Pour que ce genre de transition se fasse en douceur, il faut offrir l’occasion au personnel de tester ses connaissances, soutient Marie-France Godin, conseillère en relations industrielles agréée (CRIA) et consultante stratégique en ressources humaines à Go RH. Il peut par exemple être intéressant de découper l’apprentissage en petites tâches. C’est d’ailleurs la stratégie adoptée par Labplas. «C’est important, dès le départ, de laisser les travailleurs expérimenter, de leur donner le droit à l’erreur», note le directeur général.
Bref, il faut miser sur l’apprentissage dans l’action, pense Marie-France Godin. «Il faut travailler autant sur les connaissances que sur les compétences, qui s’acquièrent avec l’expérience, en exerçant son métier.» Elle conseille donc de plonger ses équipes en contexte réel et de combiner formation théorique, codéveloppement et coaching pour mener à bien ces changements.

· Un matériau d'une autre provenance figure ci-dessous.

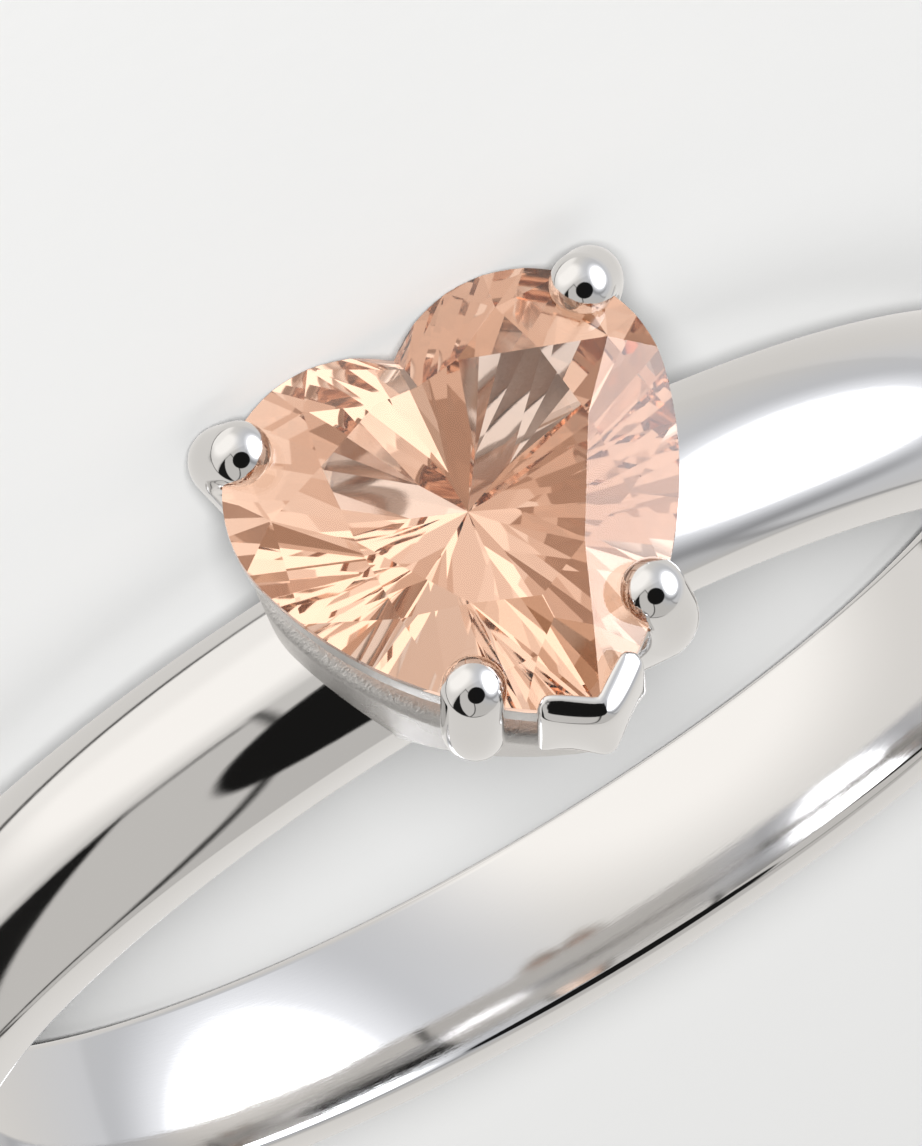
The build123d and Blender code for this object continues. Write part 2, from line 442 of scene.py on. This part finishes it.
# %% [markdown]
# ## The round prongs
# Each prong is a round wire that rises from the collar, leaning outwards, bends in over the
# stone's edge and ends in a bead, which the setter rounds last with a cupped burr. One circle
# makes it all: it is drawn down to the foot and made smaller there, spun through the bend, drawn
# on to the tip, and closed by rings that shrink as on a half ball. The two prongs on the lobes
# reach further over the stone than the two on the sides. Each kind is drawn once, with the
# girdle's edge at the origin, and copied to its two places. Prongs are set by hand, so the two on
# the lobes don't stand quite alike.

# %% Close a wire with a bead
prong_radius, bead_radius, prong_foot_radius = 0.41, 0.425, 0.25
BEAD_STEPS, POLE_SHARE = 12, 0.001


def draw_on(move):
    """Extrude the selected ring along a vector."""
    bpy.ops.mesh.extrude_edges_move(TRANSFORM_OT_translate={"value": move})


def grow_ring(share, middle):
    """Scale the selected ring about its middle."""
    bpy.ops.transform.resize(value=(share, share, share), center_override=middle)


def close_with_bead(middle, onward):
    """Close the selected ring with rings that shrink as on a half ball."""
    turns = [math.radians(90 * step / BEAD_STEPS) for step in range(BEAD_STEPS + 1)]
    for before, now in zip(turns, turns[1:]):
        draw_on(onward * bead_radius * (math.sin(now) - math.sin(before)))
        share = max(math.cos(now), POLE_SHARE) / math.cos(before)
        grow_ring(share, middle + onward * bead_radius * math.sin(now))
    bpy.ops.mesh.merge(type="CENTER")


print("a bead is", 2 * bead_radius, "mm across")

# %% Draw one prong
prong_foot_inset = 0.62
foot = Vector((-prong_foot_inset, 0, band_top - girdle_height))
WIRE_POINTS, BEND_STEPS = 40, 12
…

Surtout, il faut s’assurer que ces nouveautés ont du sens pour les équipes, sinon, les efforts risquent d’être vains. «L’objectif, c’est d’instaurer une culture d’amélioration continue et de responsabiliser les travailleurs», ajoute pour sa part Benoit Brouillette.
Cartographier les compétences
Pour mener à bien ce type de virage, Marie-France Godin suggère aussi de cartographier les compétences de ses travailleurs. Cela permet de faire des choix stratégiques sur les apprentissages à prioriser en ses rangs et sur les employés à cibler. La CRIA propose de s’inspirer de la «gestion prévisionnelle des emplois et des compétences», plus fréquemment utilisée en Europe, qui permet d’identifier les travailleurs clés qui pourraient changer de poste ou obtenir plus de responsabilités. «En fait, cela devient beaucoup plus facile d’organiser et de prévoir son plan de formation ensuite», observe-t-elle.

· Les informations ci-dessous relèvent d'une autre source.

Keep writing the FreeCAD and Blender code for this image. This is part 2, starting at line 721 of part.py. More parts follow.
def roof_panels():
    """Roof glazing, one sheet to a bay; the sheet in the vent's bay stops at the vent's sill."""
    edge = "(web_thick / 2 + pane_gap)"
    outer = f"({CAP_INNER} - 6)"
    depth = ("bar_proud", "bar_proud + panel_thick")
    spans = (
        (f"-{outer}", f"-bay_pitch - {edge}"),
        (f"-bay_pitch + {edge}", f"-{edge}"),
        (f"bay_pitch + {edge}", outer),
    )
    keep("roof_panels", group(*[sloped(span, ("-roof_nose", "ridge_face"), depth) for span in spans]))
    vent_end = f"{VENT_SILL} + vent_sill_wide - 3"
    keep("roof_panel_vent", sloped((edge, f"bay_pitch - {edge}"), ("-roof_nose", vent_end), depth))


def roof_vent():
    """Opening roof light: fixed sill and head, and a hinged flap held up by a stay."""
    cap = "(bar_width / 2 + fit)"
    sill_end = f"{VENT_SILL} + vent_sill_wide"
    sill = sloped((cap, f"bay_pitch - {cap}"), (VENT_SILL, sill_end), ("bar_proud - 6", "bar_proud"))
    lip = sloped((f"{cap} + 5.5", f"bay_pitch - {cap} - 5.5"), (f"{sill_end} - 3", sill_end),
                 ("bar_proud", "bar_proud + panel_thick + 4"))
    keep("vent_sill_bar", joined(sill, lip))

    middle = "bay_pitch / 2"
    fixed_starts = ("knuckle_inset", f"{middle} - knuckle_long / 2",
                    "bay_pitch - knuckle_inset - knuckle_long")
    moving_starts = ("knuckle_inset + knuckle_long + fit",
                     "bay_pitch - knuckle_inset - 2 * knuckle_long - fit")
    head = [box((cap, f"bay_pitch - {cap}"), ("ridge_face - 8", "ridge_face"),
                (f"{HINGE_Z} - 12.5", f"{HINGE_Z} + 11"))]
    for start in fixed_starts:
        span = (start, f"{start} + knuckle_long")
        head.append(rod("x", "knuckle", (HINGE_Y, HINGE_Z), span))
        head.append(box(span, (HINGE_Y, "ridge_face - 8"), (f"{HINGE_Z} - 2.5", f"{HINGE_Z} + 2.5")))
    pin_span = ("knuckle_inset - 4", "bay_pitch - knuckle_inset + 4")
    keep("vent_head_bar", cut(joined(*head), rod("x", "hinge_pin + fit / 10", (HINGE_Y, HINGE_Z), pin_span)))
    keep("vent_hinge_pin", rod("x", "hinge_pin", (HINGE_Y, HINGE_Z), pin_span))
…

Bref, la planification est essentielle. Cet exercice peut demander l’aide d’un professionnel. D’ailleurs, le ministre du Travail, de l’Emploi et de la Solidarité sociale (MTESS), Jean Boulet, a annoncé le 14 mai dernier une bonification de 10 millions de dollars au programme Audit industrie 4.0, qui permet de soutenir les entreprises dans leur transition numérique. Ce montant permettra d’accompagner les entreprises dans la gestion de leurs ressources humaines, notamment dans leur diagnostic de la main-d’œuvre et dans l’élaboration de leur plan de formation. Il existe aussi d’autres formes de soutien, comme des subventions salariales à la formation pour les entreprises qui acquièrent de nouvelles technologies, indique le ministre.

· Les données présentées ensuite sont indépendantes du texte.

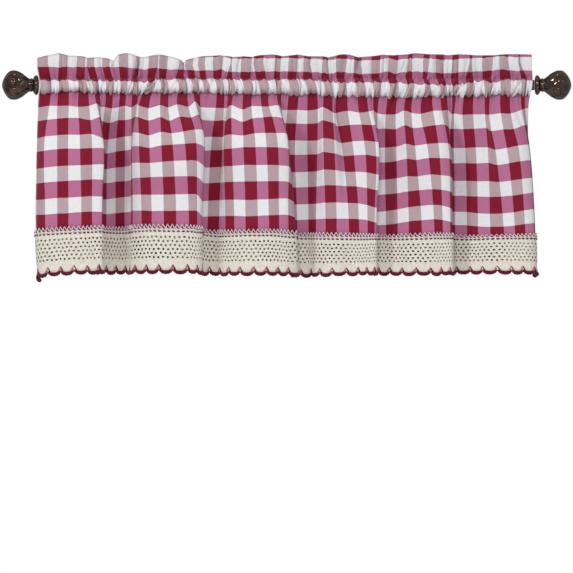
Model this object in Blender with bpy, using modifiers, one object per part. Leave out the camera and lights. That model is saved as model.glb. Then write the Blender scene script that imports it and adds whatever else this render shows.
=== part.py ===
"""Rod-pocket window valance with a crocheted lace hem, gathered on a plain rod with turned finials.

Frame: metres, +X to the viewer's right, -Y towards the viewer, +Z up. The origin is the middle of the
rod's axis. The cloth is one sheet: it rises from the hem, passes in front of the rod, folds over at
the top of the heading and ends behind the lower line of stitching.
"""

import math

import bpy
import numpy as np

MM = 0.001

# Driving sizes of the cloth, in millimetres
STRIPE_COUNT = 63
ROW_HEIGHT = 26.5
CLOTH_THICKNESS = 1.0
LOWER_STITCH_Z = -14.0
UPPER_STITCH_Z = 10.4
SEAM_LAYER_GAP = 2.0
HEADING_BULGE = 3.4
HEADING_SHARES = (0.4, 0.88)
TURNED_END_Z = -18.0
TURNED_END_BACK = 1.5

# Driving sizes of the trim, in millimetres
SCALLOP_COUNT = 57
TRIM_ROW = 8.75
HEM_LAP = 7.0
LACE_THICKNESS = 1.2
LACE_TO_BAND = 42.0
LACE_TO_NOTCH = 59.0
LACE_TO_TIP = 69.0
EDGING_TO_NOTCH = 71.0
EDGING_TO_TIP = 75.0
EDGING_THICKNESS = 1.6
SEWN_GAP = 0.5
EDGING_DROP = 0.9
EDGE_GAP = 0.3

# Driving sizes of the rod and finials, in millimetres
ROD_RADIUS = 8.0
ROD_HALF_LENGTH = 384.0
POCKET_REACH = 10.8
POCKET_LOW_Z = -6.0
POCKET_HIGH_Z = 4.5
FINIAL_SIDES = 14
ROD_SIDES = 24

# The gathers, one to a scallop: their depth at each level, and how soon they fade down the skirt
STITCH_GATHER = 2.2
POCKET_GATHER = 3.4
HEADING_GATHER = 3.2
GATHER_FADE_ROWS = 0.6

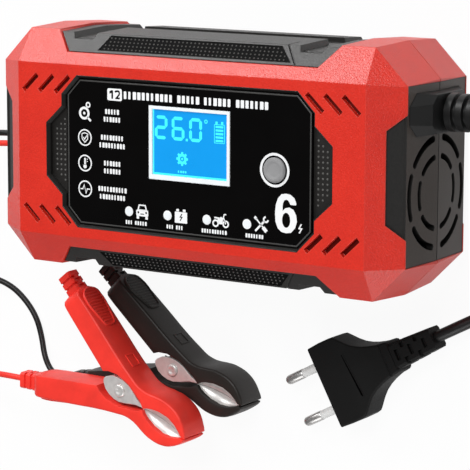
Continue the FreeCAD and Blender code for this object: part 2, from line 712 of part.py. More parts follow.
def biarc(p0, t0, p1, t1):
    """Two arcs from p0 along t0 to p1 along t1."""
    v, t = p1 - p0, t0 + t1
    a, b, c = 2 * (1 - t0.dot(t1)), 2 * v.dot(t), -v.dot(v)
    reach = (-b + math.sqrt(b * b - 4 * a * c)) / (2 * a) if a > 1e-9 else -c / b
    joint = (p0 + t0 * reach + p1 - t1 * reach) * 0.5
    middle_tangent = Vector(p1 - t1 * reach - (p0 + t0 * reach)).normalize()
    return [arc_by_tangent(p0, t0, joint), arc_by_tangent(joint, middle_tangent, p1)]


def coil_points(centre, radius, pitch, turns, entry_deg, sense, diameter, per_turn=4):
    """Spiral in on the lower layer, climb in half a turn, spiral out on top."""
    low, high = diameter / 2, diameter * 1.5 + 0.7
    total = int(round(turns * per_turn))
    middle = total / 2
    points = []
    for i in range(total + 1):
        angle = math.radians(entry_deg) + sense * 2 * math.pi * i / per_turn
        inward = min(i, total - i) / per_turn * pitch
        climb = min(max((i - middle) / (per_turn / 2) + 0.5, 0), 1)
        z = low + (high - low) * climb
        points.append(Vector(centre[0] + (radius - inward) * math.cos(angle),
                             centre[1] + (radius - inward) * math.sin(angle), z))
    return points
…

Il s’agit de l’une des stratégies appuyées par le gouvernement du Québec en période de pénurie de main-d’œuvre, puisque la formation permet non seulement de conserver ses travailleurs, mais aussi «de créer des emplois à valeur ajoutée, en plus d’augmenter la productivité des entreprises», selon Jean Boulet. Une philosophie à laquelle adhère également Benoit Brouillette et l’équipe de direction de Labplas.